Come leggere l’«onda verde» di Teheran? Si può ridurre il tutto a un regolamento di conti interno al regime?
«Assolutamente no. C’è anche questo aspetto, ma la situazione è profondamente cambiata. All’inizio c’è stato un disegno politico da parte di Ahmadinejad finalizzato a dipingere Mousavi come un liberale, un riformatore la cui vittoria poteva mettere a rischio il regime. Quando la Guida suprema, l’ayatollah Ali Khamenei, si è convinto di questo - cioè che il referendum su Ahmadinejad rischiava di trasformarsi in un referendum sul regime - ha deciso di coprire i brogli e tutto quello che è successo dopo il voto, nella speranza di poter reprimere facilmente la protesta...».
Un calcolo sbagliato?
«Ora il movimento è già oltre le posizioni, e forse anche gli intendimenti, di Mousavi. Le persone che scendono in piazza, pensano che è possibile determinare, se non oggi in un futuro non lontano, la caduta del regime. Anche perché i morti li hanno esasperati e hanno mostrato la vera faccia criminale del regime».
Quale segnale dovrebbe lanciare oggi l’Occidente verso Teheran?
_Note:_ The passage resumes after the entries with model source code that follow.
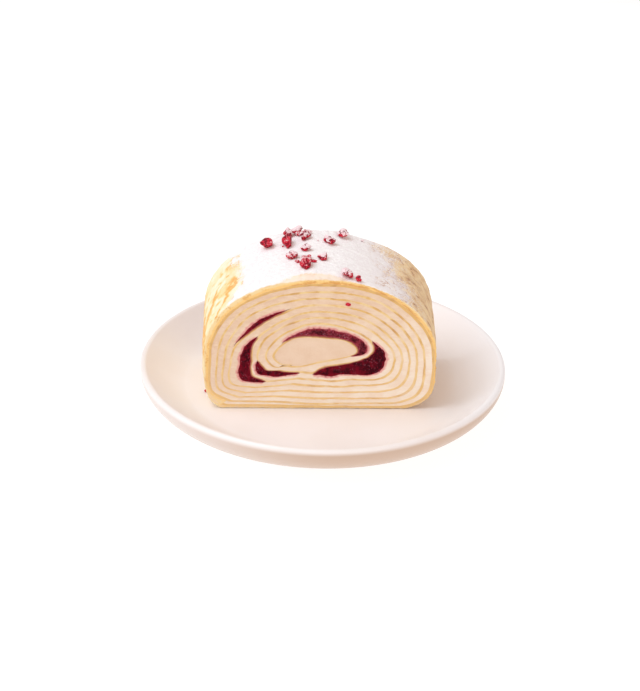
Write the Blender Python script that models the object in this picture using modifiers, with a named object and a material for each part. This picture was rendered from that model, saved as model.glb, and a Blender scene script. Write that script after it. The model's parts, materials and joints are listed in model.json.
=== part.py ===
"""A slice of crepe roll on its round coupe plate.

The slice is cut from a long roll: one crepe spread with cream and streaks of berry jam, rolled
up round a custard heart and wrapped in a thicker outer crepe. Every layer runs from one cut to
the other. The section is described on rays that leave the middle of the roll: on each ray the
layers are stacked inwards from the outline to the custard.
"""

import math
import random

import bmesh
import bpy
from mathutils import Matrix, Vector

MM = 0.001

# Plate
PLATE_RADIUS = 75.0
PLATE_HEIGHT = 17.5
PLATE_STEPS = 60
WELL_HEIGHT = 8.2
WELL_RADIUS = 56.0
INNER_WALL_BEND = 1.7
INNER_WALL_STEPS = 6
RIM_ROUND = 1.6
LIP_ANGLE = 133.0
RIM_STEPS = 6
OUTER_WALL_RADIUS = 53.0
OUTER_WALL_STEPS = 7
FOOT_OUTER = 50.0
FOOT_INNER = 45.5
FOOT_RISE = 2.0
FOOT_FLARE = 0.4
RECESS_HEIGHT = 3.0
RECESS_FLARE = 0.8

# Slice and its place on the plate
SLICE_DEPTH = 44.4
SLICE_TURN = math.radians(1.85)
SLICE_PLACE = (-1.3, -0.8)
REST_GAP = 0.2

# Outline of the cut: how far it reaches from the middle of the roll
MIDDLE = (-2.5, 26.0)
REACH_LEFT = 45.0
REACH_RIGHT = 49.1
REACH_TOP = 33.4
REACH_BELOW = {"left": 29.2, "right": 27.2}
BASE = 26.0
POWER = {"top left": 2.0, "top right": 1.95, "low left": 5.0, "low right": 5.2}

# Layers, in millimetres: values round the roll are (under, right, over, left)
SEAM = -147.3
TURNS = 8
CREPE = 1.0
WRAPPER = (0.35, 0.8, 2.3, 2.2)
CREAM = {
    1: (0.2, 1.9, 2.2, 2.05),
    2: (1.55, 2.05, 2.1, 2.05),
    3: (1.9, 2.05, 2.1, 1.95),
    4: (1.75, 2.05, 2.1, 2.9),
    5: (1.75, 2.05, 1.85, 1.55),
    6: (1.85, 3.0, 1.75, 2.55),
    7: (1.25, 1.8, 1.75, 2.35),
    8: (1.25, 1.8, 1.75, 2.35),
}
TUCK = 0.97
GAP = 0.1
END_GAP = 0.4
STRAIGHT = 1e-3

# Jam streaks: the turn they lie on, then their thickness at angles along that turn
JAM = {
    "jam_sliver": (3, ((116, 0), (134, 0.9), (150, 2.0), (163, 1.1), (177, 0))),
    "jam_crescent": (
        4,
        ((163, 0), (174, 2.2), (184, 4.1), (192, 5.0), (200, 5.2), (206, 3.9), (212, 1.6), (216, 0)),
    ),
    "jam_left_pocket": (6, ((-170, 0), (-164, 2.4), (-156, 3.9), (-147, 3.6), (-137, 1.9), (-120, 0))),
    "jam_right_pocket": (
        6,
        (
            (-97, 0), (-77, 2.6), (-55, 4.8), (-42, 4.9), (-33, 5.8), (-25, 9.0),
            (-17, 10.2), (-8, 7.8), (-1, 4.5), (6, 1.5), (13, 0),
        ),
    ),
    "jam_band": (
        7,
        ((-9, 0), (-4, 3.0), (10, 3.5), (40, 3.5), (80, 3.7), (105, 3.2), (125, 2.1), (150, 0.9), (168, 0)),
    ),
}
# Places where the cream is thicker than its turn's value, written in the same way
EXTRA_CREAM = (
    (7, ((-135, 0), (-125, 0.4), (-96, 2.0), (-77, 0.6), (-60, 0))),
    (7, ((-36, 0), (-28, 0.4), (-18, 1.8), (-9, 3.0), (-4, 0))),
    (1, ((-28, 0), (-8, 0.6), (20, 0.6), (42, 0))),
    (3, ((108, 0), (128, 0.9), (150, 0.9), (174, 0))),
    (4, ((168, 0), (186, 0.3), (200, 1.2), (214, 1.2), (236, 0))),
    (5, ((-64, 0), (-38, 0.5), (-16, 0))),
    (4, ((-64, 0), (-36, 0.9), (-14, 0))),
    (3, ((-64, 0), (-36, 0.9), (-14, 0))),
    (2, ((100, 0), (128, 0.5), (150, 0.4), (172, 0))),
    (3, ((90, 0), (120, 0.6), (155, 0.6), (180, 0))),
)
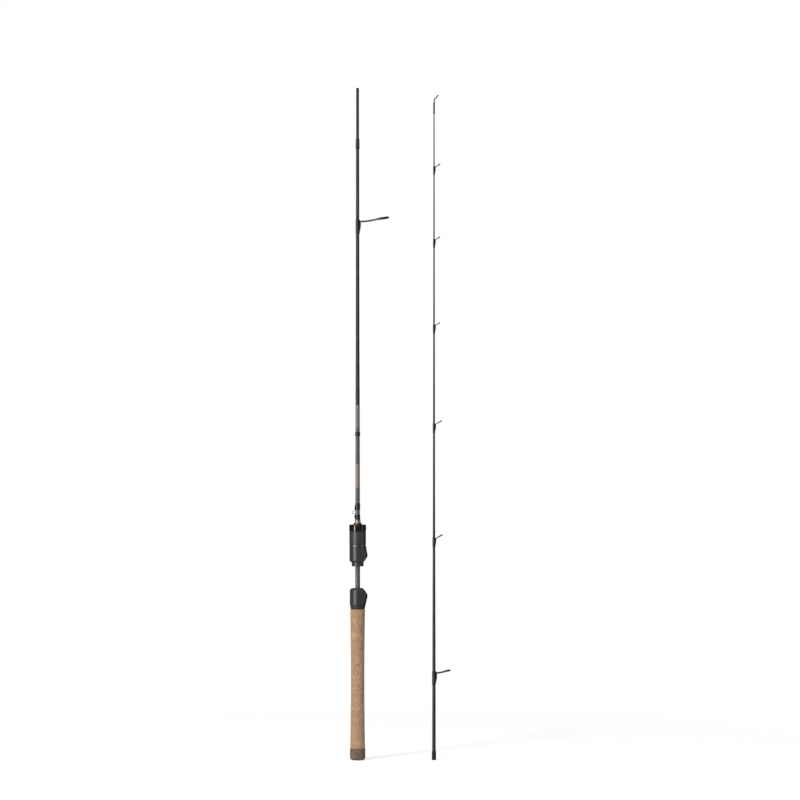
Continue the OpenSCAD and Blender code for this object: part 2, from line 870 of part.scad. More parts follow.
// The tube on the blank's end, two bent wires that meet the ring's sides, and the ring's band
module tip_top_frame() {
    wire_r = 0.75;
    wire_side = 0.85;
    straight = 6.5; // wire above the tube, below the bend
    bend_r = wire_r + 0.04; // the wire swells a little where it is bent
    tube_top = tip_tube_z + tip_tube_length;
    side_r = tip_ring_r - band_t(tip_ring_r) / 2;
    back = 0.3; // the wires meet the ring this part of its radius behind its middle
    color(gunmetal) {
        difference() {
            union() {
                translate([section_spacing, 0, tip_tube_z])
                    cylinder(h = tip_tube_length, r = tip_tube_d / 2);
                translate([section_spacing, 0, tube_top])
                    sphere(r = tip_tube_d / 2 * 0.98);
            }
            translate([section_spacing, 0, 0])
                blank_core(tip_stations);
        }
        difference() {
            for (side = [-1, 1]) {
                bend = [section_spacing, side * wire_side, tube_top + straight];
                translate([bend[0], bend[1], tube_top])
                    cylinder(h = straight, r = wire_r);
                translate(bend)
                    sphere(r = bend_r);
                wire(
                    bend,
                    [
                        section_spacing + tip_ring_offset - side_r * back,
                        side * side_r * 0.95,
                        tip_ring_z - side_r * back
                    ],
                    wire_r
                );
            }
            at_tip_ring()
                cylinder(h = 4, r = side_r, center = true);
        }
        at_tip_ring()
            rotate_extrude()
                translate([tip_ring_r - band_t(tip_ring_r), -band_h(tip_ring_r) / 2])
                    square([band_t(tip_ring_r), band_h(tip_ring_r)]);
    }
}

module tip_top_ring() {
    color(ceramic)
        at_tip_ring()
            hard_ring(tip_ring_r);
}

module tip_top_wrap() {
    color(thread)
        translate([section_spacing, 0, 0])
            thread_wrap(
                tip_stations, tip_tube_z - tip_wrap_length, tip_wrap_length, tip_tube_d / 2
            );
}

butt_blank();
butt_cap();
cork_grip();
fixed_hood();
fixed_hood_arbor();
seat_barrel();
barrel_arbor();
moving_hood();
thrust_ring();
lock_nut();
barrel_end_ring();
winding_check();
lower_keeper_wrap();
hook_keeper();
upper_keeper_wrap();
trim_wrap();
ferrule_wrap();
stripper_guide_frame();
stripper_guide_ring();
stripper_guide_wrap();
tip_blank();
socket_wrap();
guide_1_frame();
guide_1_ring();
guide_1_wrap();
guide_2_frame();
guide_2_ring();
guide_2_wrap();
guide_3_frame();
guide_3_ring();
guide_3_wrap();
guide_4_frame();
guide_4_ring();
guide_4_wrap();
guide_5_frame();
guide_5_ring();
guide_5_wrap();
guide_6_frame();
guide_6_ring();
guide_6_wrap();
tip_top_frame();
tip_top_ring();
tip_top_wrap();
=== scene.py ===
"""A two-piece spinning rod, taken down, its two sections standing side by side.

The CAD frame holds the sizes and the motion. This script builds the visible pieces round it:
turned parts, wrapped thread, bent wire, cork and moulded hoods, each with a procedural material.
Lengths are in metres, and names that end in _mm are in millimetres.
"""

import json
import math

import bmesh
import bpy
import numpy as np
from mathutils import Matrix, Vector, noise
from mathutils.bvhtree import BVHTree


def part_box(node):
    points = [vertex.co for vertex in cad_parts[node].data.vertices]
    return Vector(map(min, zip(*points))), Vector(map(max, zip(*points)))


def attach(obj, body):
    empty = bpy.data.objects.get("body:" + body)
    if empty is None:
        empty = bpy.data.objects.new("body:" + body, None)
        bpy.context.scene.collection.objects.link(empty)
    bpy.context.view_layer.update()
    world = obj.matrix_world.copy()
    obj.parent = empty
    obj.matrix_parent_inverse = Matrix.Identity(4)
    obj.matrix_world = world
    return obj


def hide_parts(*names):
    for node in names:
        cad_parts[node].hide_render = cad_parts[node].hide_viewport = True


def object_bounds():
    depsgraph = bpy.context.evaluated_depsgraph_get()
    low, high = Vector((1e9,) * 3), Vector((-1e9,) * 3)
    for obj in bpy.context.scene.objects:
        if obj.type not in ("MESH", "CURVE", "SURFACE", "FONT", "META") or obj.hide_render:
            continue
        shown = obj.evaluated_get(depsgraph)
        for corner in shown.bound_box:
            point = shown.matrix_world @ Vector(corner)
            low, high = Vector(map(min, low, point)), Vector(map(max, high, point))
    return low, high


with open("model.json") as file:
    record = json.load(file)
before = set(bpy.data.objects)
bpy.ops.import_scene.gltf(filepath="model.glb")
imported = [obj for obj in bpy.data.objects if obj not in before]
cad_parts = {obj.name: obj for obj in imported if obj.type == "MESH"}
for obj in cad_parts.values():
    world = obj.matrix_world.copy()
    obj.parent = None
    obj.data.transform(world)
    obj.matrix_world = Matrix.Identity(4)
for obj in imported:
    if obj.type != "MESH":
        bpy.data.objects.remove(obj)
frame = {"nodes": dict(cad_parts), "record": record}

MM = 0.001
cad_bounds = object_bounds()
bodies = frame["record"]["behaviour"]["bodies"]
body_of_node = {node: body for body, nodes in bodies.items() for node in nodes}


# ---- reading the frame


def cad_points(node):
    """A CAD node's vertices as an array."""
    return np.array([v.co[:] for v in frame["nodes"][node].data.vertices])


def middle(node):
    """The middle of a CAD node's box."""
    low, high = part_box(node)
    return (low + high) / 2


def span(node):
    """The lowest and highest height of a CAD node."""
    low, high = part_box(node)
    return low.z, high.z


def width(node):
    """A CAD node's size along Y, which is the diameter of a turned one."""
    low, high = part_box(node)
    return high.y - low.y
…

«In questo momento bisogna fare molta attenzione a non commettere l’errore di fornire al regime il pretesto di un complotto internazionale” ordito contro l’Iran. Contemporaneamente, credo che occorra favorire tutte le forme di sostegno al movimento che si è creato in Iran. Questo sarebbe anche il momento in cui, se esiste davvero una società civile europea che abbia davvero a cuore democrazia e libertà, sempre e ovunque, che questa società si mobilitasse per non far sentire isolati i giovani e le donne di Teheran. Il regime sta cercando di utilizzare l’isolamento per soffocare la rivolta. Noi dobbiamo continuare a mantenere le “finestre” aperte sull’Iran».